- Request
In the data below, locate each line with the word "bodies" and list it.

- Material provided
* START *
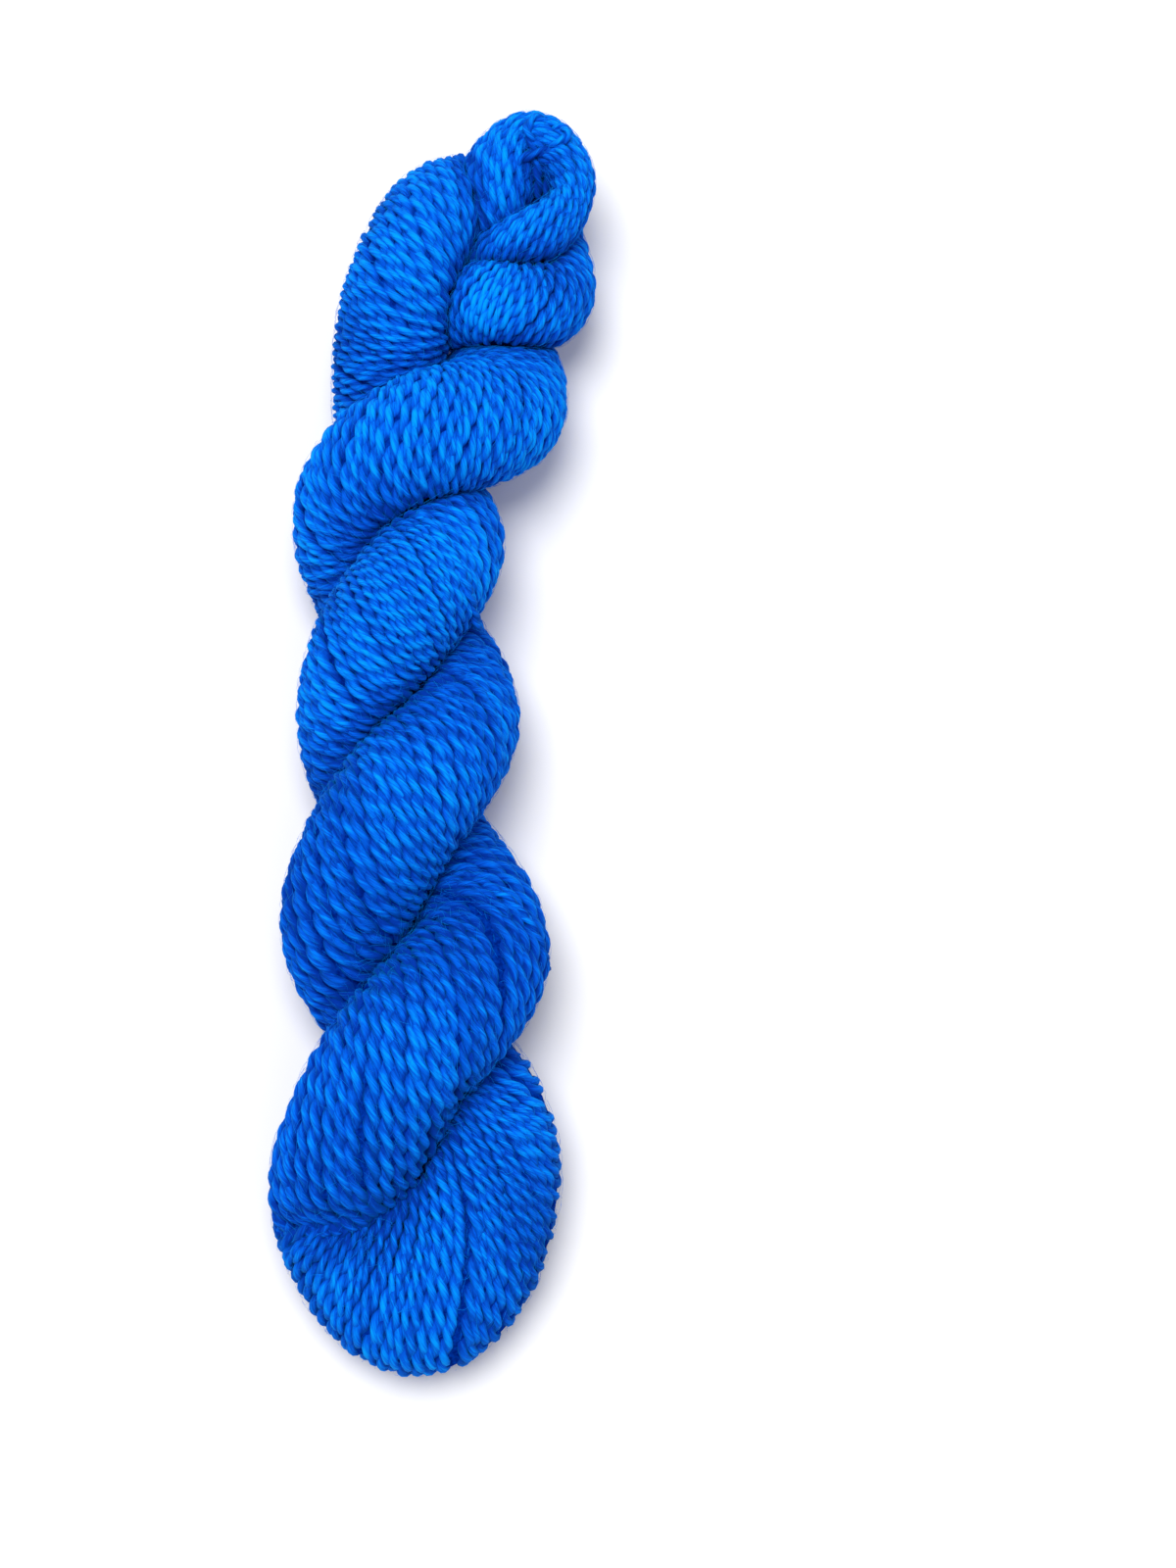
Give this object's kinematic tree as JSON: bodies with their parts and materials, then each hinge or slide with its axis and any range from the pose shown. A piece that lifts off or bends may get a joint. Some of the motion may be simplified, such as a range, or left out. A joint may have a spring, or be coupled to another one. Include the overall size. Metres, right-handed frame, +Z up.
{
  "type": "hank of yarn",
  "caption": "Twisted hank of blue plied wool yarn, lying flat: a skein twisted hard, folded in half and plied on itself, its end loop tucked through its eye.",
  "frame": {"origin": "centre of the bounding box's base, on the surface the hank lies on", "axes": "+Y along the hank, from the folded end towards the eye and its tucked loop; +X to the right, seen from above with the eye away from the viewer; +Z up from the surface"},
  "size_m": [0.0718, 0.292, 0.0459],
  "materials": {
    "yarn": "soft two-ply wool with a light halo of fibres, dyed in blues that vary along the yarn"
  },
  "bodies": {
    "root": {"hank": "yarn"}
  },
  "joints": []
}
* END *
* START *
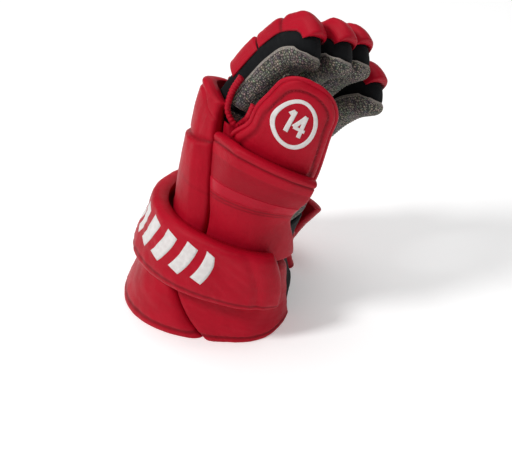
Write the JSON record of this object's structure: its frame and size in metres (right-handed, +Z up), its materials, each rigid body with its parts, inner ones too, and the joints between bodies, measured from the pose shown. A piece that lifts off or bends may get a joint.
* END *
- Reply
Give this object's kinematic tree as JSON: bodies with their parts and materials, then each hinge or slide with its axis and any range from the pose shown. A piece that lifts off or bends may get a joint. Some of the motion may be simplified, such as a range, or left out. A joint may have a spring, or be coupled to another one. Include the overall size. Metres, right-handed frame, +Z up.
  "bodies": {
Write the JSON record of this object's structure: its frame and size in metres (right-handed, +Z up), its materials, each rigid body with its parts, inner ones too, and the joints between bodies, measured from the pose shown. A piece that lifts off or bends may get a joint.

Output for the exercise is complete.